Annie Oakley never walked onto the stage. She skipped in, bowing, waving, and throwing kisses. She had some thrilling riding tricks but her most famous antic involved shooting a target with the aid of a handheld mirror. She would turn her back on her target and take aim at it by looking in the mirror. Sometimes the target was an apple sitting on the head of her dog, Dave. Then she would prop her shotgun over her right shoulder, aim it behind her, and shoot without turning around. When she hit the target, when she almost always did, she would do a little jumpkick then skip happily out of the arena. The audiences loved it. If she missed the target, though, she would turn her face to the crowd and pout dramatically. The audiences loved that, too.

No doubt about it. Annie Oakley was an entertainer. But she never lost sight that she was foremost a lady. As an athlete, she might have been more comfortable in pants but she refused to wear them, considering them unladylike, and wore A-line or pleated skirts instead. Her costumes were always wholesome, her legs below her short skirt covered entirely by dark, pearl-button leggings, and her shirt longsleeved, covering neck and wrists. Her starched white blouse with its high collar gave her a prim look. She was considered by her friends as “straitlaced.” (1)

When she traveled, she and Frank shared a tent, which Annie made homey with knick-knacks, photographs, a welcome mat, and sometimes a white picket fence. Annie Oakley took great care to keep up respectability.

annie-oakley-in-tent5
So it came as a great shock to her when she learned of an article that appeared in two Chicago newspapers on August 11, 1903, smearing her good name. The papers reported that someone by the name of Annie Oakley was in a Chicago jail after pleading guilty to stealing “the trousers of a negro” to get money to buy cocaine. (2) “ANNIE OAKLEY ASKS COURT FOR MERCY–Famous Woman Crack Shot…Steals to Secure Cocaine,” screamed one headline.The bogus story was picked up by newspapers nationwide.

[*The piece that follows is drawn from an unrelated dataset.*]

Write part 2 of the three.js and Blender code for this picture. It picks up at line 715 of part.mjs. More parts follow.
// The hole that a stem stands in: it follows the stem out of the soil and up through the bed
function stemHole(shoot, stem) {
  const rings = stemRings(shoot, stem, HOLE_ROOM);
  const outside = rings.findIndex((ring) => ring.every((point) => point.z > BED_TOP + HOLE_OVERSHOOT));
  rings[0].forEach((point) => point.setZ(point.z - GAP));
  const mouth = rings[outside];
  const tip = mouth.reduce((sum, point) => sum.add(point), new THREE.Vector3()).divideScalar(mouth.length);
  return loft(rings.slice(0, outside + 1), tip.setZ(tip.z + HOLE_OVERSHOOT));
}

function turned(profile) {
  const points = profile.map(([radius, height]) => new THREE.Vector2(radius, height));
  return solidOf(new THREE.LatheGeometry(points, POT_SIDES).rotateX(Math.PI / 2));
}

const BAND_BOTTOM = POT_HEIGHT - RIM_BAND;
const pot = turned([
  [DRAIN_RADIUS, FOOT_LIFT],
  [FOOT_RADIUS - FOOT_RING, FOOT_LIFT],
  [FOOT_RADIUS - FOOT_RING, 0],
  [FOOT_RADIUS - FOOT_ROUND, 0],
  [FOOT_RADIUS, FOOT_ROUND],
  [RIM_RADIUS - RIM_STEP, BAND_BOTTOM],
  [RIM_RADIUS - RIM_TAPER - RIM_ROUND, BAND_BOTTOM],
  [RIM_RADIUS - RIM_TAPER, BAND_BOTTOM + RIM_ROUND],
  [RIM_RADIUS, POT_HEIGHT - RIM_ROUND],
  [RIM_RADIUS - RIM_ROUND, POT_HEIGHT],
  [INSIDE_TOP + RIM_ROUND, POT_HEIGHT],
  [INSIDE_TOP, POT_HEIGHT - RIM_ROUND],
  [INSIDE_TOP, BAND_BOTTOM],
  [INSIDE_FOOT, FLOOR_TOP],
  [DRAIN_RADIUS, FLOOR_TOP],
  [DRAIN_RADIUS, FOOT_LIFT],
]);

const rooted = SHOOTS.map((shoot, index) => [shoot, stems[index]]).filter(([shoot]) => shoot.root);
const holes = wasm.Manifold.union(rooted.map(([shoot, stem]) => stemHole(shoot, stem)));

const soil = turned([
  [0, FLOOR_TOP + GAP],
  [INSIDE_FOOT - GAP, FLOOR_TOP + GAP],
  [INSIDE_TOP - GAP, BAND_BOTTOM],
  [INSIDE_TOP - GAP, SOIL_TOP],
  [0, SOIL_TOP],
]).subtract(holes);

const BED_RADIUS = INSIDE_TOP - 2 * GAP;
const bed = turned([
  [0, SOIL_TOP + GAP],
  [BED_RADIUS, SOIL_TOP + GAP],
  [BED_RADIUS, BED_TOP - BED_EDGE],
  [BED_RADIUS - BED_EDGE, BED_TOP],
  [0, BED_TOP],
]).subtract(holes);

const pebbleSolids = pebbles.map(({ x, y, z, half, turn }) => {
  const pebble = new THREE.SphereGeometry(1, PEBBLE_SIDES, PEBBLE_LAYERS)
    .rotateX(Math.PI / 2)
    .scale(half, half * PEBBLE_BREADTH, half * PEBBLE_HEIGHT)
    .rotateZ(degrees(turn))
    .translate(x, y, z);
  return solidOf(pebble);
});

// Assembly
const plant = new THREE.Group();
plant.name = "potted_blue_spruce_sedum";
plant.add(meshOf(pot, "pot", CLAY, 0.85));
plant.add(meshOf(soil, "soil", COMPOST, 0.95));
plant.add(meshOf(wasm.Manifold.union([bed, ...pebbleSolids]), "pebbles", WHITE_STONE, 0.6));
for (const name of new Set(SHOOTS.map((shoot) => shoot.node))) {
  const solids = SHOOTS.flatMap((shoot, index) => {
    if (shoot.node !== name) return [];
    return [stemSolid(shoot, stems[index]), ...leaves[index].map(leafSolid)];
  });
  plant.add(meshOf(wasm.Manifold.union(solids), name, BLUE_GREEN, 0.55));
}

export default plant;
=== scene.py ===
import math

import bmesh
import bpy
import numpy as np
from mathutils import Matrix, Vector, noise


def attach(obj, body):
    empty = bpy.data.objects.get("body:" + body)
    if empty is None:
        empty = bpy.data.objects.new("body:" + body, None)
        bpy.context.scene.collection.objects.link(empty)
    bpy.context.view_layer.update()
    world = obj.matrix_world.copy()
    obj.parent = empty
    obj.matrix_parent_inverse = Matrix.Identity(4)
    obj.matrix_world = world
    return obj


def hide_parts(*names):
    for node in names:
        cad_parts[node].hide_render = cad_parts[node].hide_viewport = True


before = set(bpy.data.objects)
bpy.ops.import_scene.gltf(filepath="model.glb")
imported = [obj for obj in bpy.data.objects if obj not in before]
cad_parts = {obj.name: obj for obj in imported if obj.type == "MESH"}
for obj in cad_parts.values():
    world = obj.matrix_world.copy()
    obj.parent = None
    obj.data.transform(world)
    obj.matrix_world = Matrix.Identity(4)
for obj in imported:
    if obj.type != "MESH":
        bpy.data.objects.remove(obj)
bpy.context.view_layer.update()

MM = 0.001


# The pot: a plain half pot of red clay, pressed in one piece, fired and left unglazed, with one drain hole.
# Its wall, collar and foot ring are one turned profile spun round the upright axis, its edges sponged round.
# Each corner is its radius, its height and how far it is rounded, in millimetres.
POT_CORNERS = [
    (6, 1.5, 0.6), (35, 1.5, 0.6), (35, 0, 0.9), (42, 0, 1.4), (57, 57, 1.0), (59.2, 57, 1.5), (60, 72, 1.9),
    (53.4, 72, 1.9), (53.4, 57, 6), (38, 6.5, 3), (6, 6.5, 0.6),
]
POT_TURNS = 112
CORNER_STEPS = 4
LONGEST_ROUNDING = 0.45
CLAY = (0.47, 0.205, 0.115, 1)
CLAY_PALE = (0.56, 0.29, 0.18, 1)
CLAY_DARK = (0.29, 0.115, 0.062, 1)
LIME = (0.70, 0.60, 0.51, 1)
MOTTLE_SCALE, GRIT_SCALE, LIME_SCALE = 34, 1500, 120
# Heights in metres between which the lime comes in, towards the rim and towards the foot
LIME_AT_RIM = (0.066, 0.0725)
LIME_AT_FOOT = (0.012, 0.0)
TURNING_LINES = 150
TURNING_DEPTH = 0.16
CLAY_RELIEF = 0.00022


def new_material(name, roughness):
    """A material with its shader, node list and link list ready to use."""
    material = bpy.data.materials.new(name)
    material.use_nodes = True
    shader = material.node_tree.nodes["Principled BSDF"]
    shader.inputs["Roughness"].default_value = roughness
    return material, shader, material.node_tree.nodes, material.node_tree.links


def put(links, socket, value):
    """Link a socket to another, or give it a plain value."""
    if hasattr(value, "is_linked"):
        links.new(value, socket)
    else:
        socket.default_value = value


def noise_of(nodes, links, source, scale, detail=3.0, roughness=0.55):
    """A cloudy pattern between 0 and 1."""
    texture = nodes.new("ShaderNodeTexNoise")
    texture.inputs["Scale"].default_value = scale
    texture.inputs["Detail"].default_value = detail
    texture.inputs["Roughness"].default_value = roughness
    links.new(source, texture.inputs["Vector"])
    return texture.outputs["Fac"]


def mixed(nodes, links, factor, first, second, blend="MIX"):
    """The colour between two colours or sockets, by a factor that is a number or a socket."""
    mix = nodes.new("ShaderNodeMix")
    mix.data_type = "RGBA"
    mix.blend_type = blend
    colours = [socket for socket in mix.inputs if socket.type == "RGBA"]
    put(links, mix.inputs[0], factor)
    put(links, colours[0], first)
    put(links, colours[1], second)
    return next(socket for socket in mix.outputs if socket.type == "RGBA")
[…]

At the time, Annie was 42 years old and had just finished starring in The Western Girl. Any plans she may have had of continuing her acting career on the stage came to an abrupt halt. She filed lawsuits against 55 newspapers for blackening her good name. She spent the next seven years testifying in court about the damage done to her reputation by the false newspaper articles. She won 54 of the 55 lawsuits. The woman who had been arrested that August day turned out to have been an impostor posing as Annie Oakley who had confessed to the crime. Her name was Maude Fontenella. She had once performed in a burlesque Wild West show as “Any Oakley.” It was the fault of a Chicago reporter named Ernest Stout who filed the false story, saying that the police inspector had verified that the woman was the real Annie Oakley. (2) Annie Oakley was neither a thief nor a drug addict.

The scandal behind her, the verdicts just, Annie went back on the road with another wild west show, though now she wore a brown wig. Her hair had turned completely white.

I’ve read the National Enquirer on Oprah. It seems that Oprah has admitted on TV to past cocaine use. But, fortunately, in these modern times, her past indiscretion did not ruin her reputaiton.

(1) Macy, Sue. Bull’s Eye: A Photobiography of Annie Oakley. National Geographic Society: Washington, D.C., 2001.
(2) Kasper, Shirl. Annie Oakley. The University of Oklahoma Press: Norman, 1992.